** start of Dataset extract **

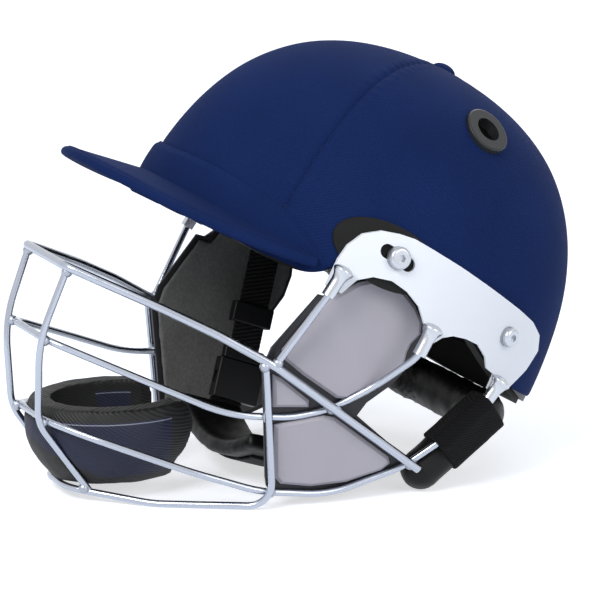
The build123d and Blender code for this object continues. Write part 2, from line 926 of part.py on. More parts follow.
groove_width = wire + 2 * groove_clearance
wire_groove = [
    bent_wire(top_route, even_bends(top_bend_shares), top_wire + 2 * groove_clearance),
    bent_wire(middle_route, even_bends(middle_bend_shares), groove_width),
    bent_wire(lower_route, even_bends(lower_bend_shares), groove_width),
    bent_wire(rail_route, even_bends(rail_bend_shares), groove_width),
    bent_wire(stay_route, stay_bends, groove_width),
]
flange_seat = -(wire / 2 + groove_clearance)
with BuildPart() as cheek_panel_left:
    for pillow in (upper_pillow_shares, triangle_pillow_shares, lower_pillow_shares):
        add(raised_pillow(pillow))
    with BuildSketch(panel_plane.offset(flange_seat)):
        with BuildLine():
            Polyline(*panel_points(flange_shares), close=True)
        make_face()
    extrude(amount=-flange_thickness)
    for groove in wire_groove:
        add(groove, mode=Mode.SUBTRACT)
    add(sockets_left.part, mode=Mode.SUBTRACT)

with BuildPart() as cheek_lining_left:
    with BuildSketch(panel_plane.offset(flange_seat - flange_thickness - small_gap)):
        with BuildLine():
            Polyline(*panel_points(flange_shares), close=True)
        make_face()
        offset(amount=-lining_depth)
    extrude(amount=-lining_depth)

# Neck roll: a round padded bar from one jaw, round the nape, to the other
roll_shares = (
    (0.758, 0.432, -0.450),
    (0.783, 0.579, -0.128),
    (0.560, 0.680, -0.150),
    (0.280, 0.760, -0.150),
)
roll_bend_shares = (0.9, 1.2, 1.7)
roll_route = all_round(roll_shares)
roll_bends = [bend * roll_diameter for bend in roll_bend_shares + tuple(reversed(roll_bend_shares))]
roll_tip = roll_route[0]
roll_along = (roll_route[1] - roll_tip).normalized()
with BuildPart() as neck_roll:
    add(bent_wire(roll_route, roll_bends, roll_diameter))
    with Locations(roll_tip, roll_route[-1]):
        Sphere(roll_diameter / 2)

# Wraps: hook-and-loop sleeves that hold the roll to the rear wires
wrap_start_share = 0.62
wrap_start = roll_tip + roll_along * (wrap_start_share * roll_diameter)
rear_mouth, rear_top = socket_ends[-1]
sleeve_width = wire + 2 * strap_clearance
wrap_plane = Plane(wrap_start, x_dir=(1, 0, 0), z_dir=roll_along)
wire_low = wrap_plane.to_local_coords(lower_route[2])
wire_high = wrap_plane.to_local_coords(rear_mouth)
with BuildPart() as wrap_left:
    with BuildSketch(wrap_plane):
        Circle(roll_diameter / 2 + wrap_thickness)
        with Locations((wire_low.X, wire_low.Y), (wire_high.X, wire_high.Y)):
            Circle(socket_diameter / 2 + wrap_thickness)
        make_hull()
    extrude(amount=wrap_length)
    fillet(wrap_left.edges().filter_by(GeomType.CIRCLE), wrap_thickness / 2)
    add(bent_wire(roll_route, roll_bends, roll_diameter + 2 * strap_clearance), mode=Mode.SUBTRACT)
    with Locations(roll_tip):
        Sphere(roll_diameter / 2 + strap_clearance, mode=Mode.SUBTRACT)
    add(bent_wire(lower_route[:4], even_bends(lower_bend_shares)[:2], sleeve_width), mode=Mode.SUBTRACT)
    with BuildSketch(Plane(rear_mouth, z_dir=rear_top - rear_mouth)):
        Circle(socket_diameter / 2 + strap_clearance)
    extrude(amount=overrun, mode=Mode.SUBTRACT)

# Depth and size of the guard's rounds, from its upper edge down, as shares
guard_section_shares = ((0.0, 0.93), (0.35, 1.0), (0.75, 0.88), (1.0, 0.72))
guard_hollow_shares = ((-0.05, 0.95), (0.45, 0.95), (1.05, 0.72))

# Spare neck guard, packed in the cage: a C-shaped padded band lying on the bottom rail
rest_up = Vector(0, -math.sin(math.radians(rest_tilt)), math.cos(math.radians(rest_tilt)))
rest_back = Vector(0, math.cos(math.radians(rest_tilt)), math.sin(math.radians(rest_tilt)))
guard_top = rest_back * guard_back + rest_up * guard_level
guard_plane = Plane(guard_top, x_dir=(1, 0, 0), z_dir=rest_up)
upright_groove = [
    bent_wire(route, upright_bends, sleeve_width)
    for route in (upright_route, [Vector(-p.X, p.Y, p.Z) for p in upright_route])
]
with BuildPart() as neck_guard:
    for depth_share, size_share in guard_section_shares:
        with BuildSketch(guard_plane.offset(-depth_share * guard_height)):
            Ellipse(size_share * guard_half_width, size_share * guard_half_length)
    loft()
    for depth_share, size_share in guard_hollow_shares:
        with BuildSketch(guard_plane.offset(-depth_share * guard_height)):
            Ellipse(
                size_share * guard_half_width - guard_thickness,
                size_share * guard_half_length - guard_thickness,
            )
    loft(mode=Mode.SUBTRACT)
    with BuildSketch(guard_plane.offset(overrun)):
        with Locations((0, guard_half_length)):
            Rectangle(2 * (guard_half_width - guard_thickness), guard_half_length)
    extrude(amount=-4 * overrun, mode=Mode.SUBTRACT)
    for groove in upright_groove:
        add(groove, mode=Mode.SUBTRACT)
    add(bent_wire(lower_route, even_bends(lower_bend_shares), sleeve_width), mode=Mode.SUBTRACT)
    add(bent_wire(rail_route, even_bends(rail_bend_shares), sleeve_width), mode=Mode.SUBTRACT)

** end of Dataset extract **

_Prompt:_ Restate, word for word and with nothing added, the lines from the first line of the listing through the one where "add(sockets_left.part, mode=Mode.SUBTRACT)" stands.

_Full response:_
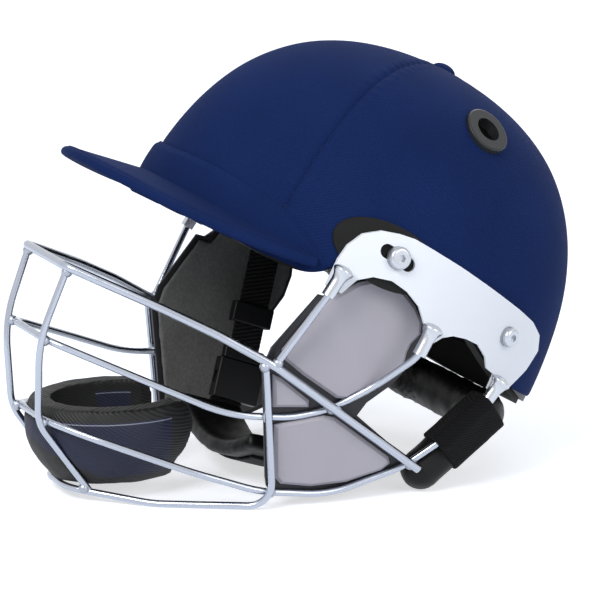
The build123d and Blender code for this object continues. Write part 2, from line 926 of part.py on. More parts follow.
groove_width = wire + 2 * groove_clearance
wire_groove = [
    bent_wire(top_route, even_bends(top_bend_shares), top_wire + 2 * groove_clearance),
    bent_wire(middle_route, even_bends(middle_bend_shares), groove_width),
    bent_wire(lower_route, even_bends(lower_bend_shares), groove_width),
    bent_wire(rail_route, even_bends(rail_bend_shares), groove_width),
    bent_wire(stay_route, stay_bends, groove_width),
]
flange_seat = -(wire / 2 + groove_clearance)
with BuildPart() as cheek_panel_left:
    for pillow in (upper_pillow_shares, triangle_pillow_shares, lower_pillow_shares):
        add(raised_pillow(pillow))
    with BuildSketch(panel_plane.offset(flange_seat)):
        with BuildLine():
            Polyline(*panel_points(flange_shares), close=True)
        make_face()
    extrude(amount=-flange_thickness)
    for groove in wire_groove:
        add(groove, mode=Mode.SUBTRACT)
    add(sockets_left.part, mode=Mode.SUBTRACT)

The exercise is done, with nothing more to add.